● INFORMATION SHOWN
-=-=-=-=-
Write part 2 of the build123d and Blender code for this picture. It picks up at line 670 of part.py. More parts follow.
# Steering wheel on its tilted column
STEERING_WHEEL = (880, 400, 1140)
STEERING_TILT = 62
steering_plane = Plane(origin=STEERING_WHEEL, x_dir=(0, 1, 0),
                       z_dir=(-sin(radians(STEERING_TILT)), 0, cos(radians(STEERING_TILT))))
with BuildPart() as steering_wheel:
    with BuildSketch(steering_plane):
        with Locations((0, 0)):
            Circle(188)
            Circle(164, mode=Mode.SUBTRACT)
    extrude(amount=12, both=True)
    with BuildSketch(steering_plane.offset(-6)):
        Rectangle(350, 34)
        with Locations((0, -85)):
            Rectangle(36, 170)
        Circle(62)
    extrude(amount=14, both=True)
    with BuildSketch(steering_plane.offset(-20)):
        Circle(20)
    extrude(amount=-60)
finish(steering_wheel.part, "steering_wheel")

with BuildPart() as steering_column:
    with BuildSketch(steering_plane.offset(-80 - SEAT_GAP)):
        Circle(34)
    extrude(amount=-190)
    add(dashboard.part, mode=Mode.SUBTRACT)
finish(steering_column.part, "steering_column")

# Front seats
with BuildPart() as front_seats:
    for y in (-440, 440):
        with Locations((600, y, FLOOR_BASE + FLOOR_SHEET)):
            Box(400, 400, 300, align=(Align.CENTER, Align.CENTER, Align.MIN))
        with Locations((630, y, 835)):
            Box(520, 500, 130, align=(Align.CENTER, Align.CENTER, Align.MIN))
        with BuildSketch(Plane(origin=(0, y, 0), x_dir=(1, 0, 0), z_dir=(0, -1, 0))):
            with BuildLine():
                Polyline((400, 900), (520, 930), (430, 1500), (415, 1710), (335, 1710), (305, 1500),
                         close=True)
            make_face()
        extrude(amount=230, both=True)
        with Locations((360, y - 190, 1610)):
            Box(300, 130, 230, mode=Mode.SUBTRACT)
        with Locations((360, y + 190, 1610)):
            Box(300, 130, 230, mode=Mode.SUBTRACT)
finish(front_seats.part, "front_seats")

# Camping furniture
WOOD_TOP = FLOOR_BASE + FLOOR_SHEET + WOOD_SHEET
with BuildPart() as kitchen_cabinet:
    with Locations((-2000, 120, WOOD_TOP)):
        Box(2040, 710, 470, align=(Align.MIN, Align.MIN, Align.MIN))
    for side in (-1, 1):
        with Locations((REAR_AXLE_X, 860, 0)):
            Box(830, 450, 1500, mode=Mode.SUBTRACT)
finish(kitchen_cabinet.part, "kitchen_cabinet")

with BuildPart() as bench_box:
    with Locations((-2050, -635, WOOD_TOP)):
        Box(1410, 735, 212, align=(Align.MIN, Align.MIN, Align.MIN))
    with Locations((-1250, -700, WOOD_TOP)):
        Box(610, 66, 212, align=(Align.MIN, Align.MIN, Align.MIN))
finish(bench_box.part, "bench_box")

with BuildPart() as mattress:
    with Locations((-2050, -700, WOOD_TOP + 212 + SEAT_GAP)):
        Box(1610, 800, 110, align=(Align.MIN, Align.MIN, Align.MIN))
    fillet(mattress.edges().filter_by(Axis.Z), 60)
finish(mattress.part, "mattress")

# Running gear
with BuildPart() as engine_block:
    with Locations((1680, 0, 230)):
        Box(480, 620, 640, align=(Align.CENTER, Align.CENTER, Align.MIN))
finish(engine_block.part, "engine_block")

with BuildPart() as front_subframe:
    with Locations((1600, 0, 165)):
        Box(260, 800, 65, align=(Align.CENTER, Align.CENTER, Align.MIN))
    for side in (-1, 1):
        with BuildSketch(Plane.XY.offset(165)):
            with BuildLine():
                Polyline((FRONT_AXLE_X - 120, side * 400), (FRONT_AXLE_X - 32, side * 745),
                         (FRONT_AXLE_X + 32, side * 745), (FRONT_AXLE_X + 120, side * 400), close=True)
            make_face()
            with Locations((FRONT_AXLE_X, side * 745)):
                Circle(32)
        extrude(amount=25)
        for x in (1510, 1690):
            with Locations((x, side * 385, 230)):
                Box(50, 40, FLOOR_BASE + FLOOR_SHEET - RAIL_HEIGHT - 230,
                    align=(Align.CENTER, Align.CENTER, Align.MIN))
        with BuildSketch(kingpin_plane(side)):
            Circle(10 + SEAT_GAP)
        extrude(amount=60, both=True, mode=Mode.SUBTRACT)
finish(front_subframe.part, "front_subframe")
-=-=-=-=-
Extract all of the data above and output it character for character.

● COMPLETE OUTPUT
Write part 2 of the build123d and Blender code for this picture. It picks up at line 670 of part.py. More parts follow.
# Steering wheel on its tilted column
STEERING_WHEEL = (880, 400, 1140)
STEERING_TILT = 62
steering_plane = Plane(origin=STEERING_WHEEL, x_dir=(0, 1, 0),
                       z_dir=(-sin(radians(STEERING_TILT)), 0, cos(radians(STEERING_TILT))))
with BuildPart() as steering_wheel:
    with BuildSketch(steering_plane):
        with Locations((0, 0)):
            Circle(188)
            Circle(164, mode=Mode.SUBTRACT)
    extrude(amount=12, both=True)
    with BuildSketch(steering_plane.offset(-6)):
        Rectangle(350, 34)
        with Locations((0, -85)):
            Rectangle(36, 170)
        Circle(62)
    extrude(amount=14, both=True)
    with BuildSketch(steering_plane.offset(-20)):
        Circle(20)
    extrude(amount=-60)
finish(steering_wheel.part, "steering_wheel")

with BuildPart() as steering_column:
    with BuildSketch(steering_plane.offset(-80 - SEAT_GAP)):
        Circle(34)
    extrude(amount=-190)
    add(dashboard.part, mode=Mode.SUBTRACT)
finish(steering_column.part, "steering_column")

# Front seats
with BuildPart() as front_seats:
    for y in (-440, 440):
        with Locations((600, y, FLOOR_BASE + FLOOR_SHEET)):
            Box(400, 400, 300, align=(Align.CENTER, Align.CENTER, Align.MIN))
        with Locations((630, y, 835)):
            Box(520, 500, 130, align=(Align.CENTER, Align.CENTER, Align.MIN))
        with BuildSketch(Plane(origin=(0, y, 0), x_dir=(1, 0, 0), z_dir=(0, -1, 0))):
            with BuildLine():
                Polyline((400, 900), (520, 930), (430, 1500), (415, 1710), (335, 1710), (305, 1500),
                         close=True)
            make_face()
        extrude(amount=230, both=True)
        with Locations((360, y - 190, 1610)):
            Box(300, 130, 230, mode=Mode.SUBTRACT)
        with Locations((360, y + 190, 1610)):
            Box(300, 130, 230, mode=Mode.SUBTRACT)
finish(front_seats.part, "front_seats")

# Camping furniture
WOOD_TOP = FLOOR_BASE + FLOOR_SHEET + WOOD_SHEET
with BuildPart() as kitchen_cabinet:
    with Locations((-2000, 120, WOOD_TOP)):
        Box(2040, 710, 470, align=(Align.MIN, Align.MIN, Align.MIN))
    for side in (-1, 1):
        with Locations((REAR_AXLE_X, 860, 0)):
            Box(830, 450, 1500, mode=Mode.SUBTRACT)
finish(kitchen_cabinet.part, "kitchen_cabinet")

with BuildPart() as bench_box:
    with Locations((-2050, -635, WOOD_TOP)):
        Box(1410, 735, 212, align=(Align.MIN, Align.MIN, Align.MIN))
    with Locations((-1250, -700, WOOD_TOP)):
        Box(610, 66, 212, align=(Align.MIN, Align.MIN, Align.MIN))
finish(bench_box.part, "bench_box")

with BuildPart() as mattress:
    with Locations((-2050, -700, WOOD_TOP + 212 + SEAT_GAP)):
        Box(1610, 800, 110, align=(Align.MIN, Align.MIN, Align.MIN))
    fillet(mattress.edges().filter_by(Axis.Z), 60)
finish(mattress.part, "mattress")

# Running gear
with BuildPart() as engine_block:
    with Locations((1680, 0, 230)):
        Box(480, 620, 640, align=(Align.CENTER, Align.CENTER, Align.MIN))
finish(engine_block.part, "engine_block")

with BuildPart() as front_subframe:
    with Locations((1600, 0, 165)):
        Box(260, 800, 65, align=(Align.CENTER, Align.CENTER, Align.MIN))
    for side in (-1, 1):
        with BuildSketch(Plane.XY.offset(165)):
            with BuildLine():
                Polyline((FRONT_AXLE_X - 120, side * 400), (FRONT_AXLE_X - 32, side * 745),
                         (FRONT_AXLE_X + 32, side * 745), (FRONT_AXLE_X + 120, side * 400), close=True)
            make_face()
            with Locations((FRONT_AXLE_X, side * 745)):
                Circle(32)
        extrude(amount=25)
        for x in (1510, 1690):
            with Locations((x, side * 385, 230)):
                Box(50, 40, FLOOR_BASE + FLOOR_SHEET - RAIL_HEIGHT - 230,
                    align=(Align.CENTER, Align.CENTER, Align.MIN))
        with BuildSketch(kingpin_plane(side)):
            Circle(10 + SEAT_GAP)
        extrude(amount=60, both=True, mode=Mode.SUBTRACT)
finish(front_subframe.part, "front_subframe")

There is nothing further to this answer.